YOUR GOAL » Transcribe word for word only the span whose first line is the one with "What FreeCAD Python" and whose last line is the one with "import Sketcher"; both of those lines belong to it.

[Dataset excerpt]
-*-

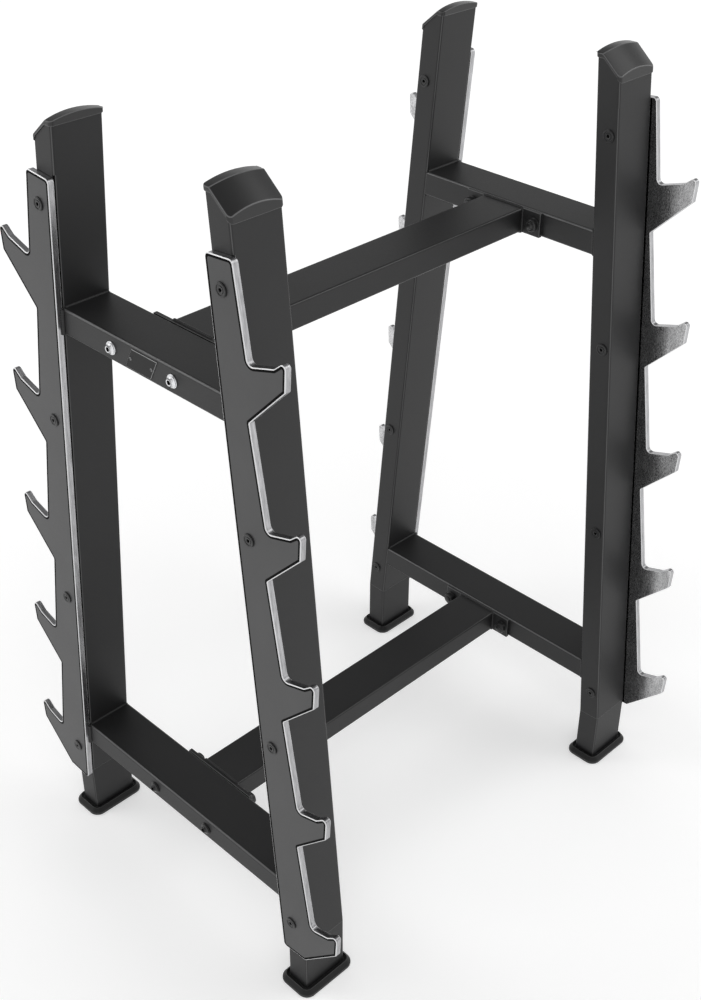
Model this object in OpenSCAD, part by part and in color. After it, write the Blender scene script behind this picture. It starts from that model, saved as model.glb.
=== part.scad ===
// Barbell storage rack for ten fixed barbells.
// Two leaning end frames are joined by two bolted beams, and saddle plates on the
// outer faces of the four uprights carry the bars in pairs of hooks.
// X runs along the barbells, Y across the rack and Z up. The origin lies on the
// floor, under the middle of the rack. All sizes are in millimetres.

/* [Frame] */
// Distance over the outer faces of the left and the right uprights
rack_length = 1005; // [700:5:1500]
// Distance over the outer faces of the front and the rear foot tubes
rack_depth = 722; // [640:2:900]
// Height of the flat top of an upright
upright_height = 1579; // [1560:1:1700]
// Lean of the uprights towards each other, in degrees
lean = 5; // [3:0.5:6]
// Height at which the upright bends into its vertical foot tube
bend_height = 126; // [105:1:140]
// Slope of the cut behind the flat top, away from square to the upright, in degrees
top_cut = 45; // [10:1:60]
// Depth of the flat top, from the upright's inner face to the sloping cut
flat_top = 15.5; // [8:0.5:30]

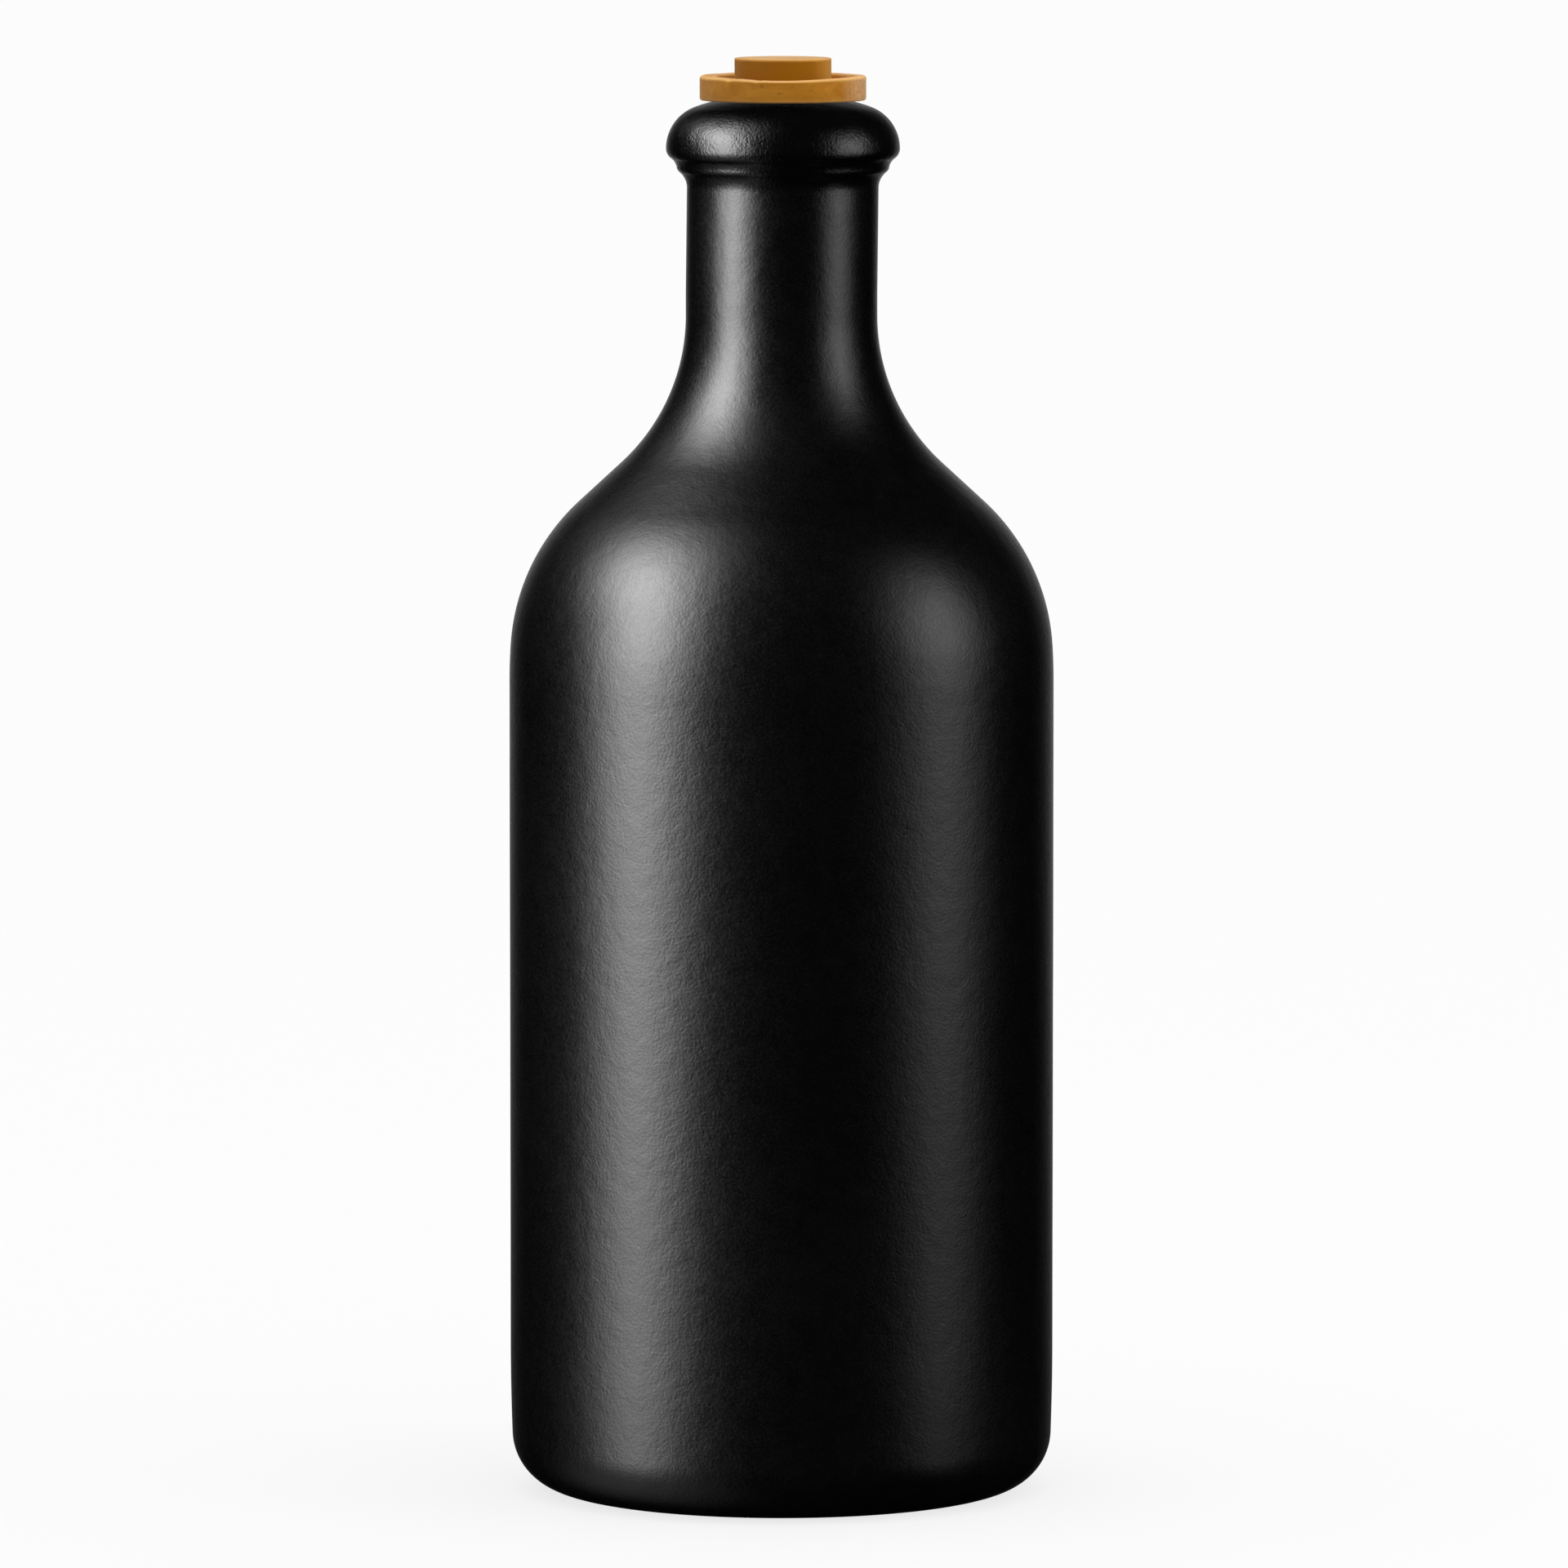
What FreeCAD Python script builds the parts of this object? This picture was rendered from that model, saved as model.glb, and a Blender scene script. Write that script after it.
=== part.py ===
import FreeCAD, Part
import math
import os
import Sketcher

# Stoneware oil bottle, shut with a turned wooden stopper. Millimetres, +Z up.
# Origin: centre of the foot, on the surface that the bottle stands on.
#   bottle   one solid of revolution: foot, wall, ogee shoulder, neck and lip
#   stopper  one turned disc with a raised rim, a sunk ring and a round knob

SIZES = [
    # foot and wall
    ("body_radius", 39.0),        # outside of the cylindrical wall
    ("panel_depth", 1.2),         # how far the underside is set up inside the foot
    ("foot_inner", 24.0),         # where the flat of the foot begins
    ("panel_round", 1.5),         # the two arcs between that panel and the foot
    ("corner_round", 8.3),        # foot to wall
    ("wall_sweep", 360.0),        # slow curve of the lowest part of the wall
    ("wall_start", 20.7),         # height at which the wall becomes straight
    # shoulder, from the wall up to the neck
    ("shoulder_start", 116.8),
    ("shoulder_ease", 74.0),      # first, wide arc
    ("shoulder_round", 30.4),     # outward arc
    ("slope_length", 8.3),        # straight stretch between the two bends
    ("shoulder_hollow", 28.7),    # inward arc that ends in the neck
    ("neck_start", 168.9),
    ("neck_radius", 13.7),
    # lip, from the neck up to the mouth
    ("cove_round", 2.9),          # hollow under the ring
    ("ring_radius", 15.2),        # outside of the small ring
    ("ring_round", 1.05),
    ("ring_height", 190.22),
    ("groove_round", 2.05),       # between ring and bead
    ("bead_radius", 16.72),       # widest point of the lip
    ("bead_height", 192.75),
    ("bead_lower", 1.7),
    ("bead_upper", 6.28),
    ("crown_start", 198.64),      # height where the bead turns into the flatter crown
    ("crown_round", 23.0),
    ("mouth_height", 199.65),     # flat seat that the stopper lies on
    # stopper, heights from its own underside
    ("disc_radius", 11.9),
    ("disc_height", 3.55),
    ("rim_width", 1.95),
    ("sunk_depth", 1.3),          # ring sunk between rim and knob
    ("knob_radius", 6.92),
    ("knob_rise", 2.45),          # knob above the rim
    ("rim_round", 0.4),
    ("under_round", 0.3),
    ("knob_round", 0.22),
    ("floor_round", 0.3),
]

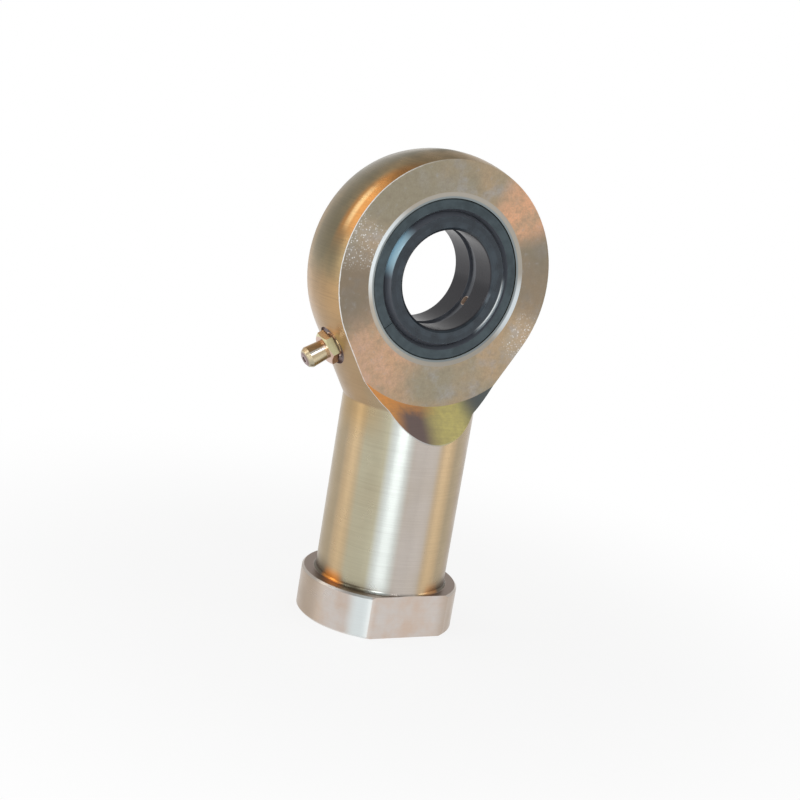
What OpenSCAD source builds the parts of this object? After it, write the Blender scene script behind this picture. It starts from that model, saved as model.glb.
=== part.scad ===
// Rod eye for a hydraulic cylinder. A ball shaped eye holds a spherical plain
// bearing, and a conical neck leads to a round shank with a female thread.
// The end face lies at z = 0, the shank runs up along Z and the pin along Y.
// The grease nipple points to -X, and all lengths are in millimetres.

/* [Eye] */
// Diameter of the ball shaped eye
eye_d = 74.4; // [70:0.2:84]
// Height of the eye's centre above the end face
eye_height = 108.5; // [104:0.5:130]
// How far the turned faces reach past the ball
face_overrun = 1.4; // [0.6:0.1:4]
// Angle between a turned face and its conical run-out
runout_angle = 46; // [40:1:60]

/* [Neck and shank] */
// Slope of the neck's side against the shank's axis
neck_angle = 30; // [24:0.5:36]
// Diameter of the shank
shank_d = 40.4; // [38:0.2:41]
// Fillet between shank and collar
root_r = 0.8; // [0.3:0.1:1.5]

/* [Collar] */
// Diameter of the collar
collar_d = 48.8; // [46.4:0.2:56]
// Height of the collar
collar_h = 13.2; // [8:0.2:20]
// Width across the two wrench flats
wrench_w = 41; // [41:0.5:45]
// Chamfer on the collar's two round edges
collar_edge = 0.6; // [0.2:0.1:1.5]

/* [Thread in the shank] */
// Nominal diameter of the thread
thread_d = 30; // [24:1:32]
// Pitch of the thread
thread_pitch = 2; // [1:0.5:3.5]
// Length of the full thread
thread_l = 51; // [36:1:54]
// Length of the core hole behind the thread
core_l = 5; // [2:0.5:7]
// Width of the countersink round the mouth
mouth_edge = 0.7; // [0.3:0.1:0.8]

/* [Bearing] */
// Diameter of the inner ring's ball surface, from which both rings are built
ball_d = 44; // [38:0.1:48]
// Wall of the inner ring at its middle, from the ball surface to the pin bore
inner_wall = 7; // [5:0.1:8.5]
// Wall of the outer ring at its middle, from the ball surface to its outside
outer_wall = 2.2; // [1.7:0.05:3.5]
// Clearance between the ball surface and the outer ring
ball_gap = 0.05; // [0.02:0.01:0.1]
// Width of the outer ring
outer_w = 20; // [17:0.5:21]
// Width of the inner ring
inner_w = 22; // [20:0.5:25]
// Depth of the outer ring below each face of the eye
ring_recess = 0.4; // [0.2:0.1:2]
// Width of the rolled bevel round the bearing seat
seat_bevel = 1.8; // [0.5:0.1:3]
// Chamfer on the outer ring's outside edges
ring_edge = 0.4; // [0.2:0.1:1]
// Width of the outer ring's flat face
ring_face = 2.7; // [1.5:0.1:3.4]
// Depth at which the bevel on the outer ring's inside ends
ring_bevel = 1.4; // [0.3:0.1:1.8]
// Width of the split in the outer ring
split_w = 0.2; // [0.1:0.05:0.5]
// Place of the split, as an angle about the pin
split_angle = 221; // [190:1:350]
// Chamfer on the pin bore's two edges
bore_edge = 0.8; // [0.3:0.1:1.6]
// Width of the grease grooves
groove_w = 3.6; // [3:0.1:5]
// Depth of the grease grooves
groove_depth = 0.7; // [0.3:0.1:0.9]
// Diameter of the grease holes in both rings
oil_hole_d = 2.6; // [1.5:0.1:3]
// Number of grease holes in each ring
oil_holes = 3; // [2:1:6]
// Place of the outer ring's first grease hole, as an angle about the pin
outer_hole_angle = 30; // [0:1:70]
// Place of the inner ring's first grease hole, as an angle about the pin
inner_hole_angle = -28; // [-60:1:60]

/* [Grease nipple] */
// Drop of the nipple's place on the neck below the eye's centre
nipple_drop = 23.7; // [22:0.1:28]
// Diameter of the spot face under the nipple
spot_d = 12; // [11:0.1:14]
// Depth of the spot face
spot_depth = 0.9; // [0.7:0.1:1.5]
// Diameter of the nipple's thread
plug_d = 8; // [6:0.5:9]
// Length of the nipple's thread
plug_l = 5.5; // [4:0.5:8]
// Gap between the spot face and the hexagon
stand_off = 1.1; // [0.5:0.1:2]
// Width across the hexagon's flats
hex_w = 9; // [8:0.5:10]
// Height of the hexagon
hex_h = 2.5; // [1.5:0.1:4]
// Turn of the hexagon about the nipple's axis
hex_turn = 18; // [0:1:59]
// Length of the nipple's head
head_l = 6.7; // [5:0.1:9]
// Largest diameter of the head
head_d = 6.5; // [6:0.1:7.5]
// Diameter of the head where it leaves the hexagon
head_root_d = 5.9; // [5:0.1:6]
// Diameter of the head's flat tip
tip_d = 3.5; // [2.8:0.1:4]
// Diameter of the grease bore
grease_bore_d = 3.2; // [2.9:0.1:3.4]
// Diameter of the opening in the tip
tip_hole_d = 1.7; // [1.4:0.1:2.1]
// Diameter of the check ball
check_ball_d = 2.5; // [2.3:0.1:2.7]
// Depth of the check ball's top below the tip
ball_depth = 0.25; // [0.15:0.05:0.6]
// Clearance between the check ball and its seat
seat_gap = 0.05; // [0.03:0.01:0.1]
// Outside diameter of the spring
spring_d = 2.4; // [2.2:0.1:2.6]
// Diameter of the spring's wire
spring_wire = 0.3; // [0.2:0.05:0.4]
// Number of open turns of the spring
spring_turns = 8; // [5:1:12]

/* [Hidden] */
$fn = 96;

// Overlap of a cutting shape past the surface that it cuts
spare = 1;

// Radii of what is turned about Z
eye_r = eye_d / 2;
shank_r = shank_d / 2;
collar_r = collar_d / 2;

// The neck touches the ball where the ball's own slope is the neck's
neck_r = eye_r * cos(neck_angle);
neck_top = eye_height - eye_r * sin(neck_angle);
neck_l = (neck_r - shank_r) / tan(neck_angle);
neck_foot = neck_top - neck_l;

// The two turned faces and their run-out
eye_t = outer_w + 2 * ring_recess;
face_r = eye_r + face_overrun;
runout_l = eye_r;
runout_h = runout_l * tan(runout_angle);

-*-

EXPECTED ANSWER »
What FreeCAD Python script builds the parts of this object? This picture was rendered from that model, saved as model.glb, and a Blender scene script. Write that script after it.
=== part.py ===
import FreeCAD, Part
import math
import os
import Sketcher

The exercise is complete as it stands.